Proudly proclaiming that they’d won the day without a shot being fired (crassly overlooking the death of Labour MP Jo Cox), and immediately admitting that the £350 million for the NHS was never gonna happen.

It’s not just about failing, or failing up, or being wrong, but it’s the spectacle and the showmanship and the theatre.

The song and dance he makes about being one of the worst human beings on the planet. His roadshow, speaking to Trump rallies and hosting an Irexit conference. That he has a French last name and a German wife only adds to the hypocrisy and the irony that he finds so delicious. That he embraces all the values of a fascist while spewing pride in a country whose main achievement in the history of the world was defeating the Nazis. The more contradictions built into his existence the better.

Nigel Farage exists to wind you up. To be so violently wrong. And to always walk away unscathed, protected by the power dynamics that have enabled England to colonise, and extract, and erase, and destroy, the world over, for centuries.

And Boris Johnson. Boris Johnson. Lads, we’ve got some eejits over here, without a doubt, but Boris Johnson? The man is what would happen if you gave an overstuffed scarecrow a private education and then let him host Have I Got News For You one too many times. This is the man who led the Leave charge. A court jester through and through.

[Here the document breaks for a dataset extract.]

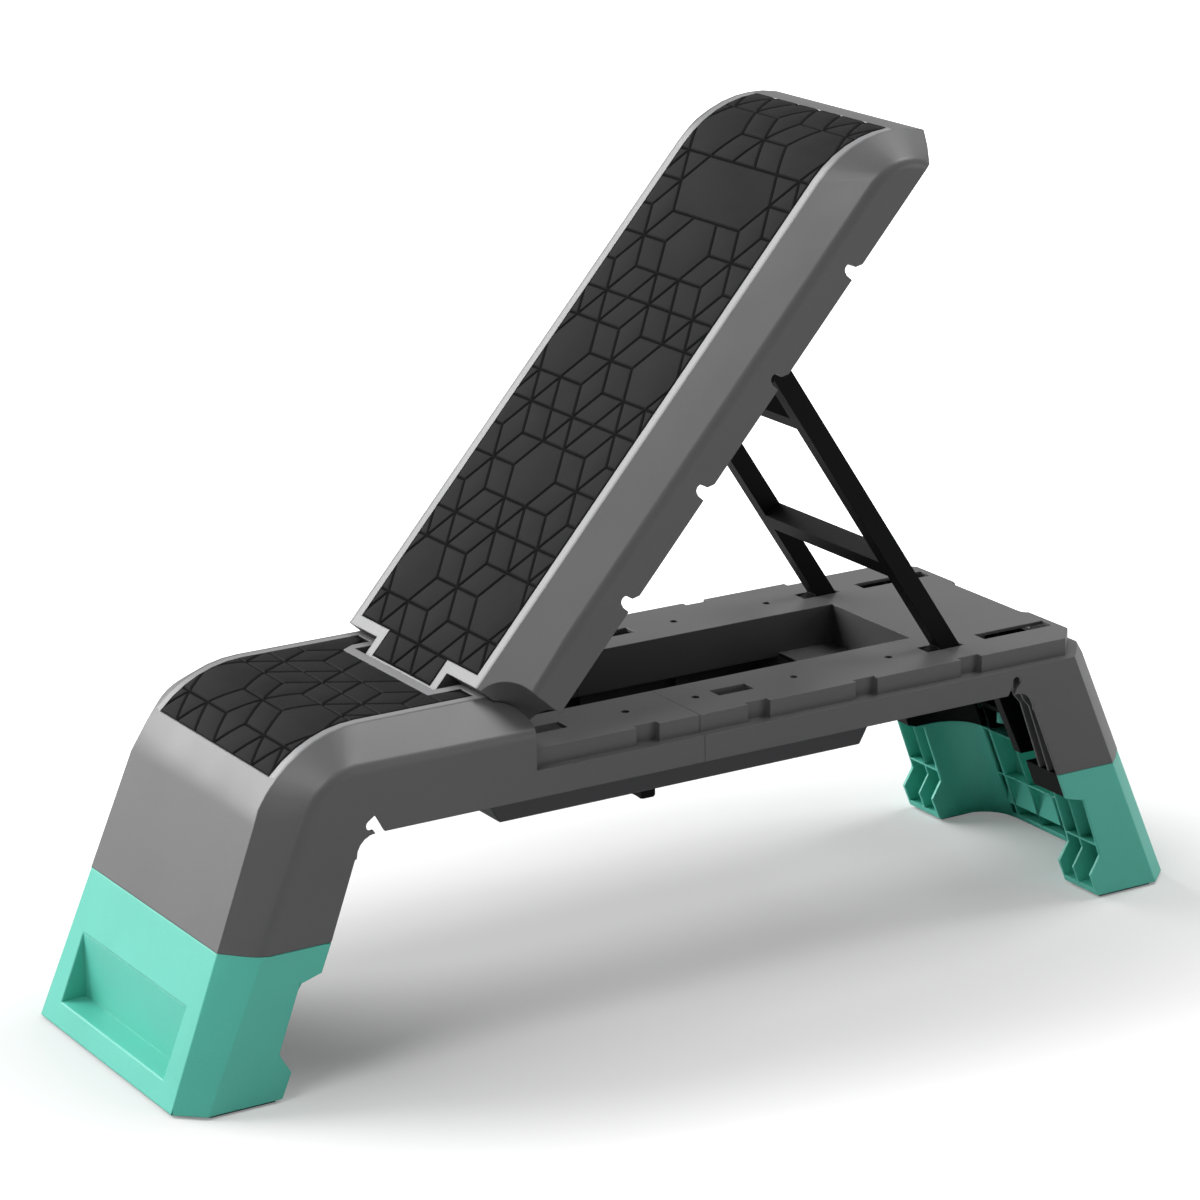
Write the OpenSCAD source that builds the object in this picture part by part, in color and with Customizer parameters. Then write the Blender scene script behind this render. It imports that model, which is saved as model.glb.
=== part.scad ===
// Adjustable aerobic step with a folding backrest, in millimetres.
// The origin is on the floor under the middle of the step. X runs from the
// seat end (negative) to the rear end (positive), Z points up.
// The backrest is drawn flat and then turned up about its hinge.

/* [Body] */
// Half length of the step at the floor
half_length = 602.8; // [594:0.1:610]
// Half width over the side walls
half_width = 172.7; // [170:0.1:176]
// Height of the rim round the mats
top_z = 350; // [346:0.5:354]
// Drop from the rim to where the side walls meet the sloping shoulders
shoulder_drop = 29; // [26:0.5:33]
// Drop from the rim to the rails on top of the deck
rail_drop = 50; // [48:0.5:52]
// Drop from the rails to the ledge that the flat backrest rests on
ledge_drop = 19; // [17:0.5:21]
// Drop from the ledge to the underside of the deck
under_drop = 28; // [26:0.1:29]
// Height of the joint between the fixed ends and the folding legs
foot_z = 152.4; // [150:0.1:153]
// Lean of both end faces from the vertical
end_angle = 21.74; // [21.5:0.01:22]
// Half width of an end face at the floor
face_half = 147.6; // [144:0.1:151]
// Narrowing of an end face with height, as an angle
face_taper = 3.07; // [2.6:0.01:3.4]
// Depth of the corner cut at the floor, along the length
corner_cut = 28; // [24:0.5:32]
// Lean of the side walls' end corners from the vertical
corner_angle = 23.14; // [22.6:0.01:23.6]
// Width of the sloping shoulders beside the flat rim
shoulder_w = 43.2; // [40:0.1:46.5]
// Radius of the bend from the top to an end face
rim_r = 129; // [120:1:138]
// Radius of the bend at the end of a side wall's top edge
side_r = 48; // [42:1:54]

/* [Shells] */
// Wall of the deck and of the legs
wall = 3.5; // [3:0.1:4]
// Thickness of the skin under the mats and of the backrest's sides
skin = 8; // [7.5:0.1:8.4]
// Step from the outer wall in to the raised rails
ledge_in = 9.2; // [9:0.1:10]
// Gap between the front and the rear half of the deck
seam_gap = 0.6; // [0.4:0.1:1]
// Place of the seam along the length
seam_x = -10; // [-14:1:-6]
// Gap between faces that rest on each other
seat_gap = 0.3; // [0.25:0.05:0.4]
// Thickness of the inner ribs
rib = 2.5; // [2:0.1:3]
// Places of the ribs across each end of the deck
end_rib_y = 139; // [137:0.5:141]
// Distance to the next rib across each end
end_rib_step = 15; // [12:0.5:17]

/* [Mats] */
// Width of the bare rim round a mat
rim_width = 12; // [10:0.5:14]
// Depth of a mat's seat
mat_depth = 4.3; // [4:0.1:4.6]
// How far a mat stands above its rim
mat_proud = 0.8; // [0.4:0.1:1.2]
// Gap round a mat's edge
mat_gap = 0.3; // [0.2:0.05:0.5]
// Drop from the rim to a mat's lower edge at the end
mat_drop = 40.5; // [34:0.5:44]

/* [Backrest hinge] */
// Tilt of the backrest as it is shown
tilt = 48.6; // [46:0.1:50]
// Hinge axis in from the seat's end of the step
hinge_in = 352.8; // [351:0.1:355]
// Hinge axis below the rim
hinge_drop = 14; // [13:0.5:15]
// Radius of the backrest's hinge barrel
barrel_r = 14; // [12:0.5:15]
// Radius of the hinge rod
rod_r = 4; // [3.5:0.1:4.5]
// Running clearance of rods and pins, on the radius
fit = 0.05; // [0.03:0.01:0.08]
// Half width of the backrest's hinge tab
tab_half = 71; // [66:0.5:73]
// Half width of the notch in the seat
notch_half = 80; // [78:0.5:84]
// Front edge of the notch in the seat, in front of the hinge
notch_off = 17.5; // [16:0.5:20]
// Rear edge of the seat's rim, behind the hinge
seat_off = 19; // [17:0.5:20]
// Gap between seat and backrest when flat
part_gap = 2; // [1.5:0.1:2.5]
// Radius of the round rear corners of the seat
lobe_r = 30.5; // [28:0.5:33]
// Centre of the seat's round rear corners, behind the hinge
lobe_off = 15; // [12:0.5:17]
// Centre of the seat's round rear corners across the width
lobe_y = 165.5; // [163:0.5:168]
// Width of the seat's hinge lugs
lug_w = 12; // [10:0.5:14]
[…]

An Oxbridge aristocrat (his real name is Alexander Boris de Pfeffel Johnson) who told poor middle-Englanders that all their problems would be solved if only they’d hand him the keys to the kingdom. Leading the charge with probable alien Michael Gove. People that no self-respecting society would ever trust.

https://twitter.com/krueger_nan/status/1015184318556262400

And then there’s David Cameron. A man who gambled the entire future of the United Kingdom on the notion that common sense would trump the British compunction to be at it, only to be taught a stark lesson about his own countrymen.

These characters give a clearer idea of what it means for the Brits to be at it.

When the Brits were facing a very different problem in World War II, Franklin Delano Roosevelt famously said that when your neighbour’s house is on fire then you don’t haggle over the price of your hose (he actually used more words than that, because he was Franklin Delano Roosevelt). So allow us for a moment to carry on FDR’s great legacy, and give you a good hosing of our own.

Clean yourselves up, calm yourselves down and sort yourselves out. For the first time since… for the first time ever: think about what you’re doing.

Call it off.

Polls now suggest that 71% of people in Northern Ireland, a nation with no geographical ties to the rest of Britain, would choose to Remain if the vote were held today. On 5 June, it emerged that only 23% of Britons back their government’s handling of Brexit. Only 40% still back it as an idea. YouGov routinely shows that the number of people who support Brexit is dropping.

The UK government exploration of avenues by which Brexit can still be avoided should be rigorous. Find a way. It’s in their own interests. In 10 years’ time they’ll have an electorate that’s 10 years younger, the majority of whom will want to rejoin the EU. The Leave vote was only 51% to begin with, with a huge skew in favour of older voters.

Democracy is fluid, not static. The will of the people changes. It’s not something we can carve into stone one day and leave untouched until the end of time. Things have changed in the last two years.

For example, David Cameron immediately resigned, as did the Chancellor of the Exchequer George Osborne. The new Prime Minister, Theresa May, called a general election, delivered one of the most embarrassing electoral performances in recent memory and lost her majority — forcing her to rely on the support of the DUP. The Home Secretary, Amber Rudd, was forced to quit over the Windrush scandal. Brexit Secretary David Davis, seemingly the only man on the planet who hadn’t been thinking about how Brexit was going to affect the world, resigned after a dog ate his homework for the hundredth time.

And now Boris, that last bastion of British indignity, bumbling around looking like Mr. Toad of Toad Hall come to life, is gone.

The arguments behind Brexit have been exposed as a lie. The methods used have been the source of a major scandal that has permanently changed the way we look at Facebook. The consequences have decimated the English political sphere. Ireland, the UK, and the EU have spent the last two years mired in a conversation that we never even had to have.

A hard border — an outcome that would directly undermine a core tenet of a peace treaty between two nations who tore strips off each other for centuries. Peace between two democratic nations steamrolled because the Brits wanted blue passports? That’s the Brits at their most at it.

It’s not that Brexit is the wrong decision economically, even though it is. It’s not that it alienates the UK politically, even though it does. It’s that the rest of us had to watch Great Britain pull an arrow out of its Union Jack quiver, spend months aiming it directly at its foot, firing, and then walking proudly around with it as if it was a nice new haircut.

Brexit turned the UK into a Monty Python parody of itself. Not so much cutting off its nose to spite its face so much as cutting off its face to spite someone who told them they didn’t have the balls to cut their face off. It was the Brits. At it again.

The Brits simply love to be at it. But watching Theresa May’s cabinet crumble and the dreams of Brexit die, one suspects they might finally regret it. After a lifetime at it, the UK is on the verge of being weaker than it has ever been.

After all, being at it isn’t what makes you Great. It’s just what makes you Britain.